Starting with the first line and ending with the line that holds "# of its box.", repeat the material exactly.

# Provided data
====
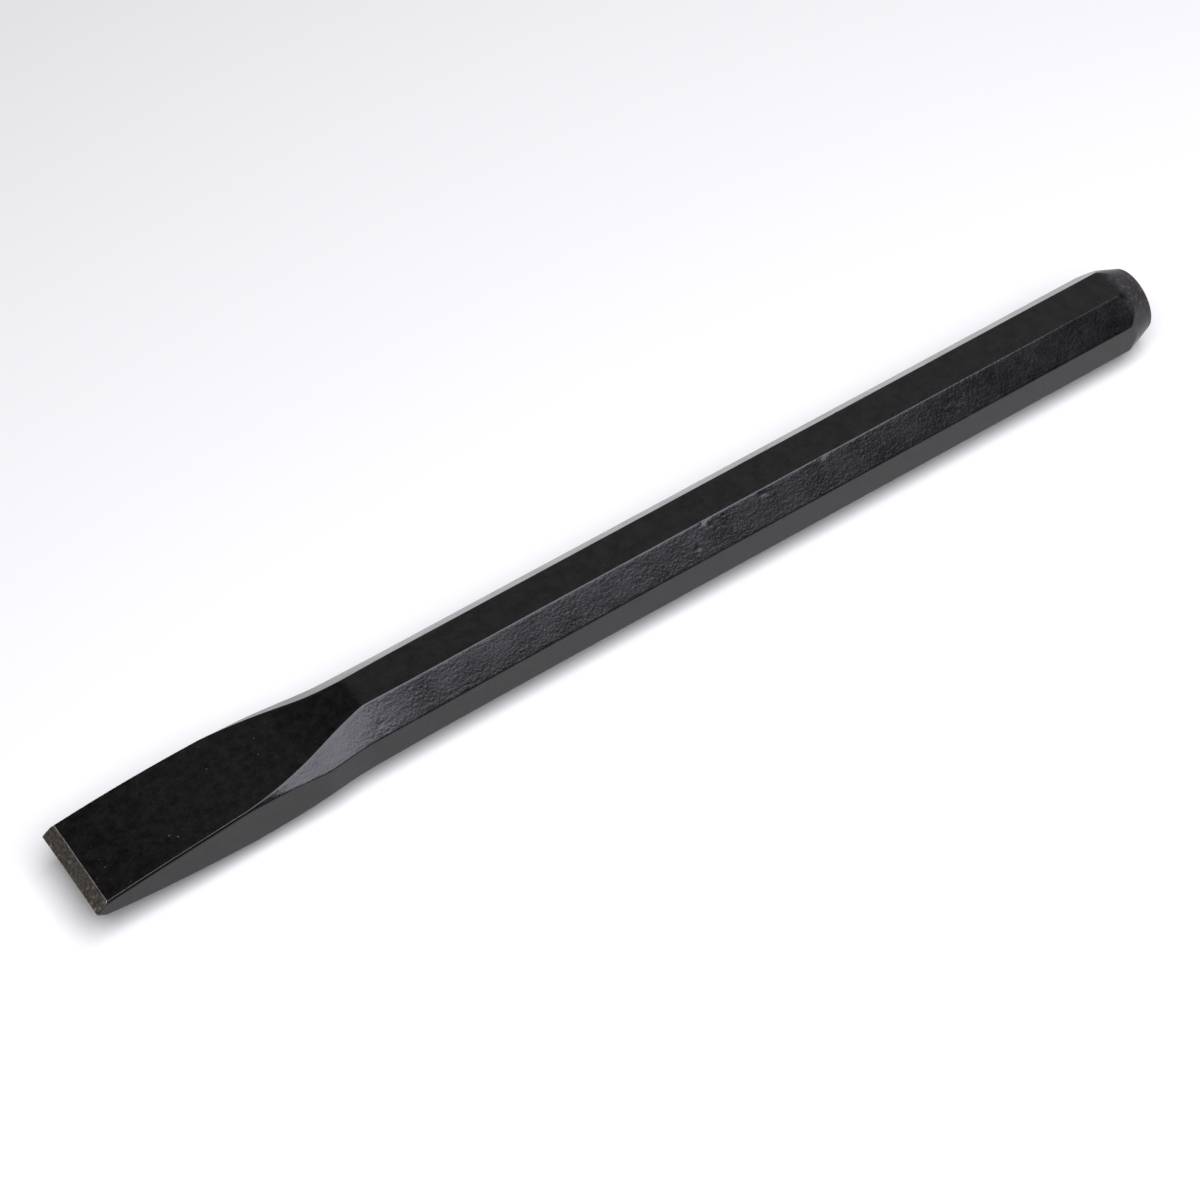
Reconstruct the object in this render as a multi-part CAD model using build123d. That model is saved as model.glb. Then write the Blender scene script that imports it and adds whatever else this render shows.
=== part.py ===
from build123d import *
import math
import os

# Cold chisel: one octagonal steel forging under a coat of black lacquer.
#
# Millimetres. +X runs from the cutting edge to the struck head, Y lies across the blade and +Z
# through its thickness. The origin is on the surface that the chisel lies on, under the middle
# of its box. Sizes are over the lacquer, and "along" is measured from the cutting edge.

LENGTH = 300.0
SHANK_THICKNESS = 20.4  # across the top and bottom flats
SHANK_WIDTH = 21.7  # across the side flats
SHANK_CORNER_SUM = 14.96  # half width plus half thickness, left by the 45 degree flats
COAT = 0.12  # thickness of the lacquer

BEVEL_LENGTH = 3.4
BEVEL_THICKNESS = 4.8  # of the blade, where the ground bevels begin
EDGE_LAND = 0.16  # flat left on the cutting edge

HEAD_RADIUS = 8.25  # small end of the head's cone, before its rim is rounded
HEAD_TAPER = 2.6  # length of cone for each millimetre of radius
HEAD_RIM = 0.8

# Outlines as (along, half size). The top and bottom faces have a crease where the blade begins,
# and the side faces a soft one where the blade stops flaring. Past the neck the bar still
# narrows a little, over the stretch that the forging dies swelled.
BLADE_START = 75.2
HALF_THICKNESS = [(0.0, 1.95), (12.0, 3.47), (27.0, 4.93), (42.0, 6.03), (54.0, 6.97), (66.0, 8.45)]
BLADE_HALF_WIDTH = [(0.0, 13.4), (20.0, 13.2), (33.0, 12.88), (45.0, 12.51), (54.0, 12.41)]
FLARE = (61.5, 12.35)
NECK_HALF_WIDTH = [(67.0, 11.66), (74.0, 11.16)]
NECK_END = 145.0
CORNER_SUM = [(36.0, 18.3), (45.0, 17.85), (53.0, 17.2), (60.0, 16.25), (67.0, 15.3), (76.0, 15.06)]
CORNER_END = 125.0

OVERRUN = 5.0  # how far the cutting bodies run past the ends of the bar
REACH = 40.0  # a size larger than any half width
HALF_LENGTH = LENGTH / 2


def prism(edges, turn):
    """A body between the outline of edges and its mirror image, at a turn about the bar's axis.

    The outline is drawn in X and Y on the positive Y side. At no turn it limits the width.
    """
    near = Wire(edges)
    far = mirror(near, about=Plane.XZ)
    ends = [Edge.make_line(near @ 0, far @ 0), Edge.make_line(near @ 1, far @ 1)]
    outline = make_face([*near.edges(), *far.edges(), *ends])
    return extrude(outline, REACH, both=True).rotate(Axis.X, turn)


def inside(points, skin):
    """The outline points moved in by the skin."""
    return [(along, half - skin) for along, half in points]


def level(start, along):
    """A line along the bar that keeps the half size of its start."""
    return Line(start, (along, start[1]))


def settling(points, end):
    """A smooth curve through points, then a straight taper to the end and the plain shank."""
    last = points[-1]
    taper = Line(last, end)
    rise = (points[1][1] - points[0][1]) / (points[1][0] - points[0][0])
    curve = Spline(*points, tangents=[(1, rise), taper % 0])
    return [curve, taper, level(end, LENGTH + OVERRUN)]


def thickness_body(skin):
    crease = (BLADE_START, SHANK_THICKNESS / 2 - skin)
    blade = inside(HALF_THICKNESS, skin)
    outline = [level(blade[0], -OVERRUN), Spline(*blade, crease), level(crease, LENGTH + OVERRUN)]
    return prism(outline, 90)


def width_body(skin):
    blade = inside([*BLADE_HALF_WIDTH, FLARE], skin)
    neck = inside([FLARE, *NECK_HALF_WIDTH], skin)
    shank = (NECK_END, SHANK_WIDTH / 2 - skin)
    return prism([level(blade[0], -OVERRUN), Spline(*blade), *settling(neck, shank)], 0)


def corner_body(skin, turn):
    """One pair of opposite 45 degree flats, which fade out along the blade."""
    across = [(along, total / math.sqrt(2)) for along, total in CORNER_SUM]
    corner = inside(across, skin)
    shank = (CORNER_END, SHANK_CORNER_SUM / math.sqrt(2) - skin)
    return prism([level(corner[0], -OVERRUN), *settling(corner, shank)], turn)


def head_body(skin):
    """The turned end: a striking face, its rounded rim and the cone that the flats run into."""
    end = LENGTH - skin
    lean = math.hypot(HEAD_TAPER, 1.0)
    small = HEAD_RADIUS - skin * (lean - 1.0) / HEAD_TAPER
    wide = end - (REACH - small) * HEAD_TAPER
    outline = Polyline((-OVERRUN, 0), (end, 0), (end, small), (wide, REACH), (-OVERRUN, REACH), close=True)
    turned = revolve(make_face(outline), Axis.X)
    rim = turned.edges().filter_by(GeomType.CIRCLE).group_by(Axis.X)[-1]
    return fillet(rim, HEAD_RIM)


def blank(skin):
    """The bar before its bevels are ground, with its surface the skin below the lacquer's."""
    body = thickness_body(skin) & width_body(skin)
    for turn in (45, 135):
        body &= corner_body(skin, turn)
    return body & head_body(skin)


def ground_body():
    """The wedge that the two ground bevels leave."""
    land = EDGE_LAND / 2
    rise = (BEVEL_THICKNESS / 2 - land) / BEVEL_LENGTH
    top = (REACH / rise, land + REACH)
    return prism([Line((0, land), top), level(top, LENGTH + OVERRUN)], 90)


def in_place(body):
    return Pos(-HALF_LENGTH, 0, SHANK_THICKNESS / 2) * body


def chisel_forging():
    return in_place(blank(COAT) & ground_body())


def lacquer_coat():
    return in_place((blank(0.0) - blank(COAT)) & ground_body())


def main():
    os.makedirs("parts", exist_ok=True)
    for make in (chisel_forging, lacquer_coat):
        export_step(make(), f"parts/{make.__name__}.step")


main()
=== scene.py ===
import math

import bpy
import numpy as np
from mathutils import Matrix, Vector, noise


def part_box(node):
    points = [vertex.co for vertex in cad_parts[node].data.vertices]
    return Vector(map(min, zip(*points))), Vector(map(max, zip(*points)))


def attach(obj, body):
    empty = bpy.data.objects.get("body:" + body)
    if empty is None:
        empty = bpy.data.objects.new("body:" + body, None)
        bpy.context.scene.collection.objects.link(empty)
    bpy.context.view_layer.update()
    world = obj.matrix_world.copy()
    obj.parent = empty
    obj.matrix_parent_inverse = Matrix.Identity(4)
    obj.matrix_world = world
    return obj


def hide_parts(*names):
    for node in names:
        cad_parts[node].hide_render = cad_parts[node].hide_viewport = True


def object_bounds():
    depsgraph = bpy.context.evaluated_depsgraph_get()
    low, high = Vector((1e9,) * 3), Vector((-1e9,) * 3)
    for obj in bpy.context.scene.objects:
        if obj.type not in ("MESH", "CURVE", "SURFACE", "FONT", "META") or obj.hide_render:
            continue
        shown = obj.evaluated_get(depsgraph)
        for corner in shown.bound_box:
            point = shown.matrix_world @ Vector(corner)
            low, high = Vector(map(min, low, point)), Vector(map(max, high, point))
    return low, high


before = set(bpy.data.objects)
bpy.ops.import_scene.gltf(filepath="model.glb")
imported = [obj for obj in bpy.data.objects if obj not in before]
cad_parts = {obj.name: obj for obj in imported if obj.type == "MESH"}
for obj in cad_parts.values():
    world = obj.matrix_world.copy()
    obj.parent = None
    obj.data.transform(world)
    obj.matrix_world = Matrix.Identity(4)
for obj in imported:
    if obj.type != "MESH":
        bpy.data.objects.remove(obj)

# A lacquered cold chisel on a pale floor under a soft studio light. The shapes below are worked
# out in millimetres along the bar, and go into the meshes in metres, in the CAD frame: +X from
# the cutting edge to the struck head, Y across the blade, +Z up, the floor at 0.

MM = 0.001
CAD_LOW, CAD_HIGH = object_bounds()
COAT_LOW, COAT_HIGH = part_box("lacquer_coat")
_, STEEL_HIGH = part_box("chisel_forging")

# ---------------------------------------------------------------- sizes of the chisel

LENGTH = (COAT_HIGH.x - COAT_LOW.x) / MM
SHANK_HALF_THICKNESS = (COAT_HIGH.z - COAT_LOW.z) / 2 / MM
COAT = (COAT_HIGH.z - STEEL_HIGH.z) / MM
TIP_X = COAT_LOW.x
AXIS_Z = (COAT_LOW.z + COAT_HIGH.z) / 2

# Outlines as (along, half size), with the same points as the CAD model's.
BLADE_START = 75.2
HALF_THICKNESS = [(0.0, 1.95), (12.0, 3.47), (27.0, 4.93), (42.0, 6.03), (54.0, 6.97), (66.0, 8.45)]
BLADE_HALF_WIDTH = [(0.0, 13.4), (20.0, 13.2), (33.0, 12.88), (45.0, 12.51), (54.0, 12.41)]
FLARE = (61.5, 12.35)
NECK_HALF_WIDTH = [(67.0, 11.66), (74.0, 11.16)]
NECK_END = (145.0, 10.85)
CORNER_SUM = [(36.0, 18.3), (45.0, 17.85), (53.0, 17.2), (60.0, 16.25), (67.0, 15.3), (76.0, 15.06)]
CORNER_END = (125.0, 14.96)

BEVEL_LENGTH = 3.4
BEVEL_HALF_THICKNESS = 2.4
HALF_LAND = 0.08
BEVEL_RISE = (BEVEL_HALF_THICKNESS - HALF_LAND) / BEVEL_LENGTH

HEAD_RADIUS = 8.25
HEAD_TAPER = 2.6
HEAD_RIM = 0.8

# How many degrees further up than 45 the corner faces look, as (along, degrees): up where the
# hammer drew out the blade, and out where they run on as narrow chamfers towards the tip.
CORNER_LEAN = [(38.0, -9.0), (52.0, 4.6), (66.0, 4.6), (76.0, 1.6), (88.0, 0.0)]
CHAMFER = 0.5  # least that a corner face cuts off half the width plus half the thickness

# How far apart two faces still blend where the edge between them is rounded off.
EDGE_REACH_BLADE = 0.11
EDGE_REACH_SHANK = 0.17
EDGE_REACH_CHANGE = (30.0, 75.0)  # along the bar, from the one reach to the other
HEAD_EDGE_REACH = 0.22
CREASE_SOFTNESS = 0.7  # spread of the rounding along the bar, at the outlines' creases

CONE_LEAN = math.atan(1 / HEAD_TAPER)
HEAD_FACING = math.cos(CONE_LEAN)
RIM_SHARE = math.tan(math.pi / 4 - CONE_LEAN / 2)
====
# Result of this task
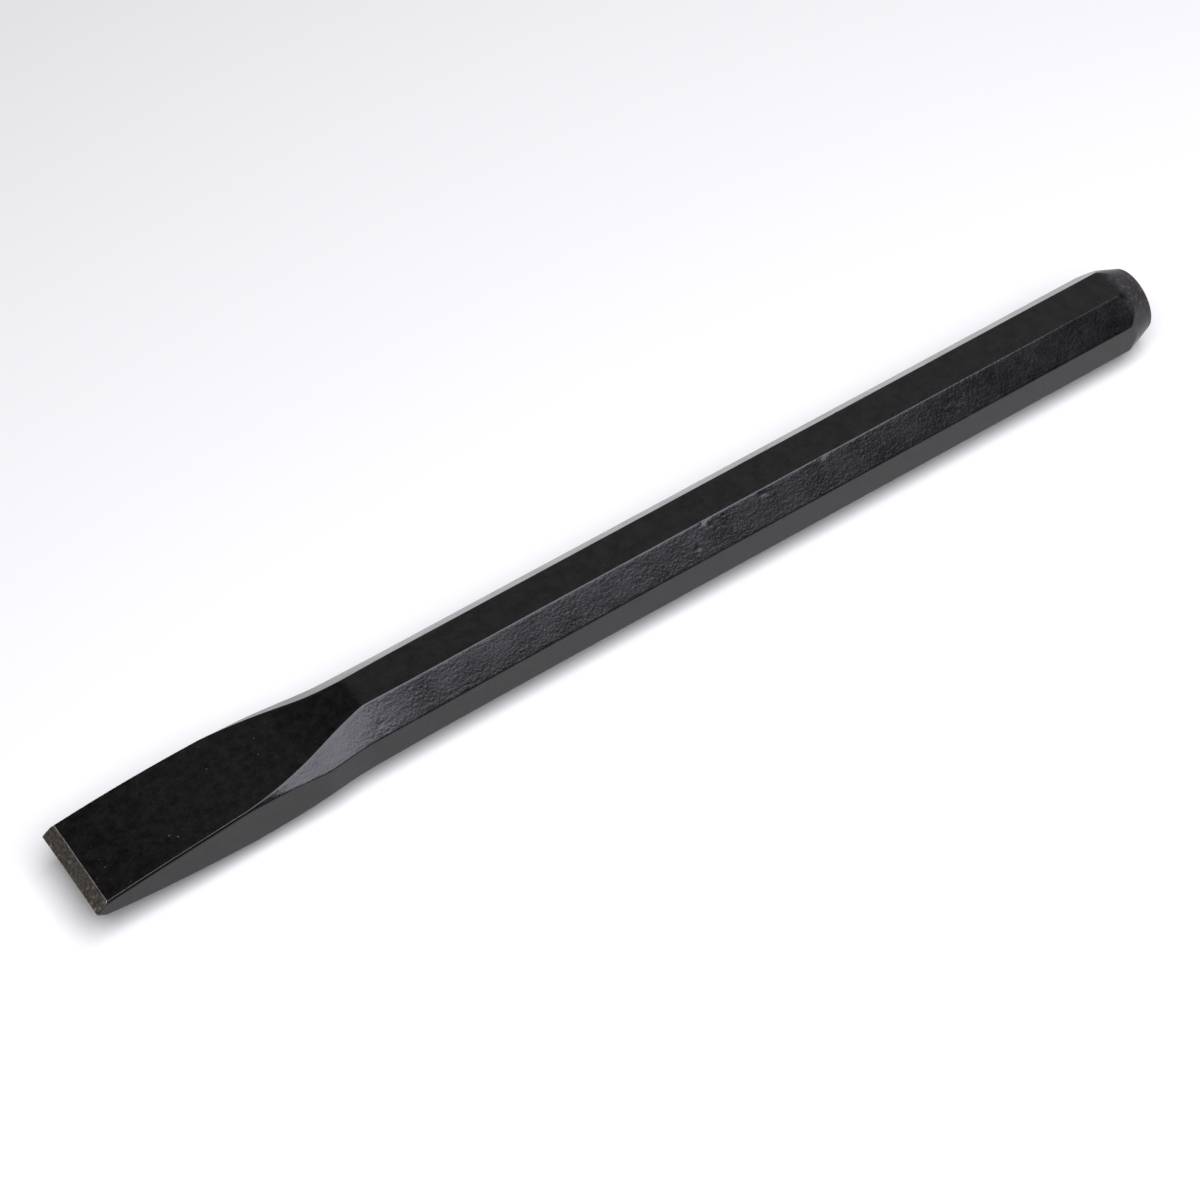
Reconstruct the object in this render as a multi-part CAD model using build123d. That model is saved as model.glb. Then write the Blender scene script that imports it and adds whatever else this render shows.
=== part.py ===
from build123d import *
import math
import os

# Cold chisel: one octagonal steel forging under a coat of black lacquer.
#
# Millimetres. +X runs from the cutting edge to the struck head, Y lies across the blade and +Z
# through its thickness. The origin is on the surface that the chisel lies on, under the middle
# of its box. Sizes are over the lacquer, and "along" is measured from the cutting edge.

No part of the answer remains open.